A hospital researcher on April 19 was sentenced to 33 months in prison for conspiring to steal trade secrets from an Ohio children’s hospital to sell in China, according to the Justice Department.
Zhou Yu, 51, pleaded guilty in December 2020 to stealing at least five trade secrets relating to exosome research from the Nationwide Children’s Hospital’s Research Institute in Columbus, Ohio, where he had worked for 10 years until 2017. Exosomes are small sacs of fluid released from cells that have increasingly been used in the research, identification, and treatment of a range of diseases, including liver fibrosis and liver cancer.
Zhou’s co-conspirator was his wife, Chen Li, 48, who also worked as a researcher at another lab in the institute.
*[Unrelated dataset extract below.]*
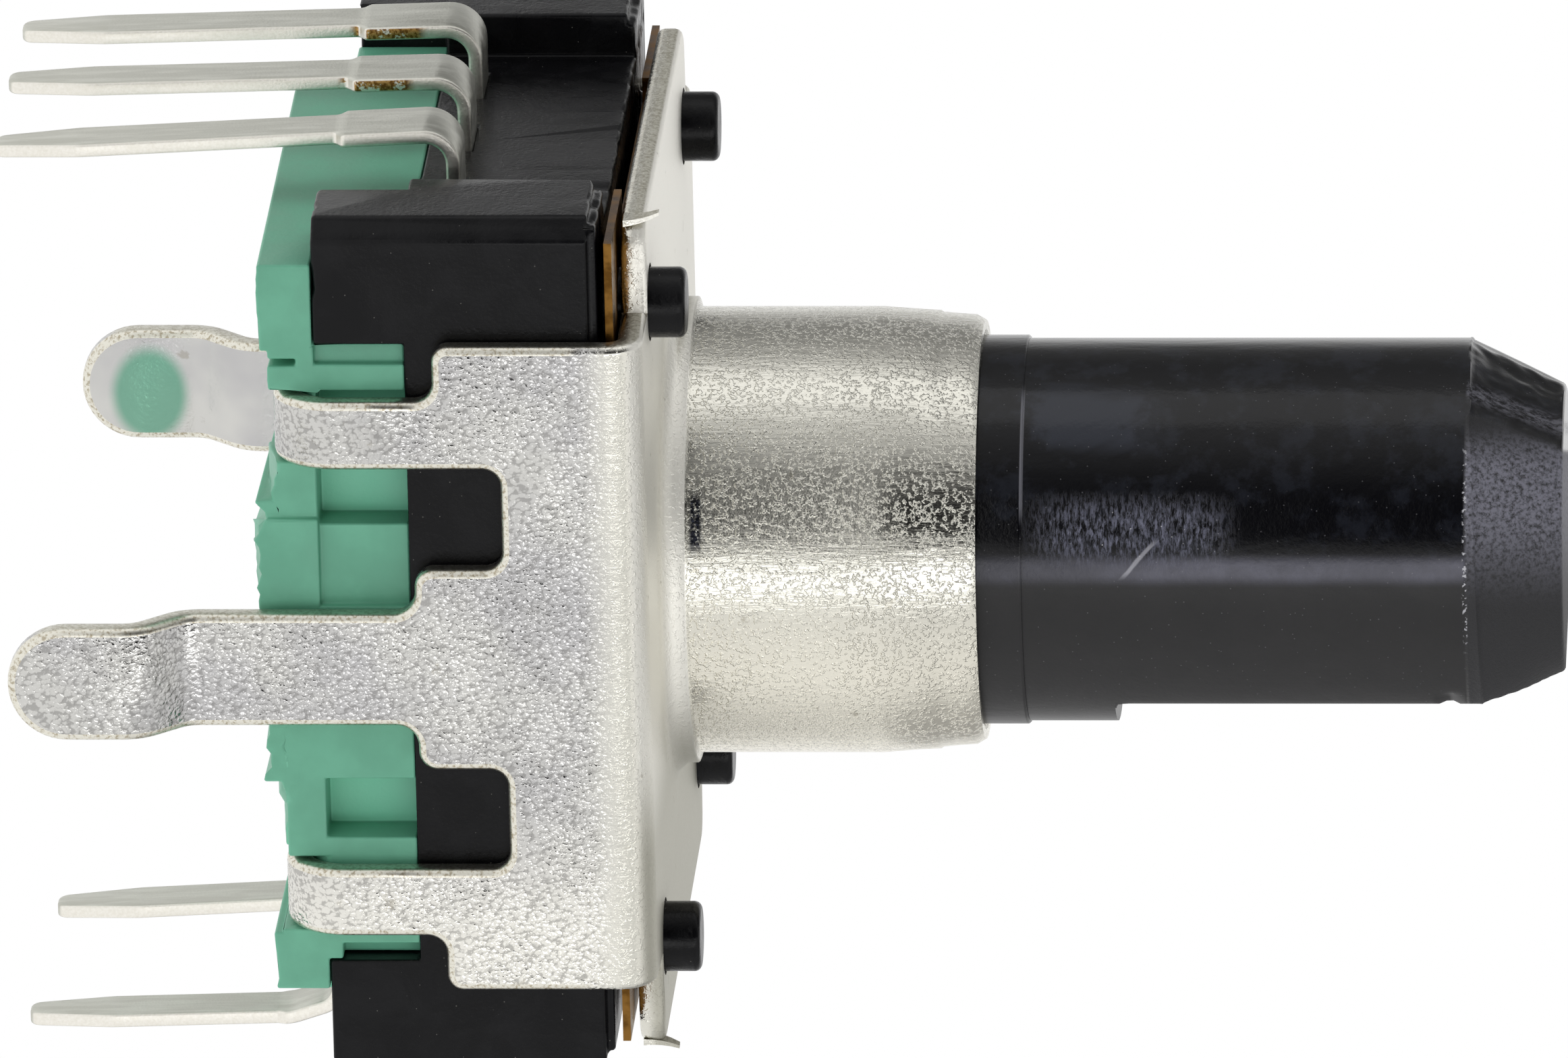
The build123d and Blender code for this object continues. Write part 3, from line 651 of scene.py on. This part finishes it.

She was sentenced in February to 30 months in prison for her role in the scheme after also pleading guilty.
“Zhou and his wife executed a scheme over the course of several years to set up businesses in China, steal American research, and profit from doing so,” acting U.S. attorney Vipal J. Patel for the Southern District of Ohio said in a statement.
The couple started a company in China to create and sell exosome “isolation kits,” using stolen trade secrets from the institute, court documents said.
They also received funding from Chinese authorities, including the State Administration of Foreign Expert Affairs and the National Natural Science Foundation of China, prosecutors said.
“Zhou’s greed was encouraged and enabled by a series of Chinese Government programs which incentivize thievery in an attempt to supplement China’s own research and development goals on the back of American ingenuity and investment,” assistant attorney general for the department’s National Security Division, John C. Demers, said in a statement.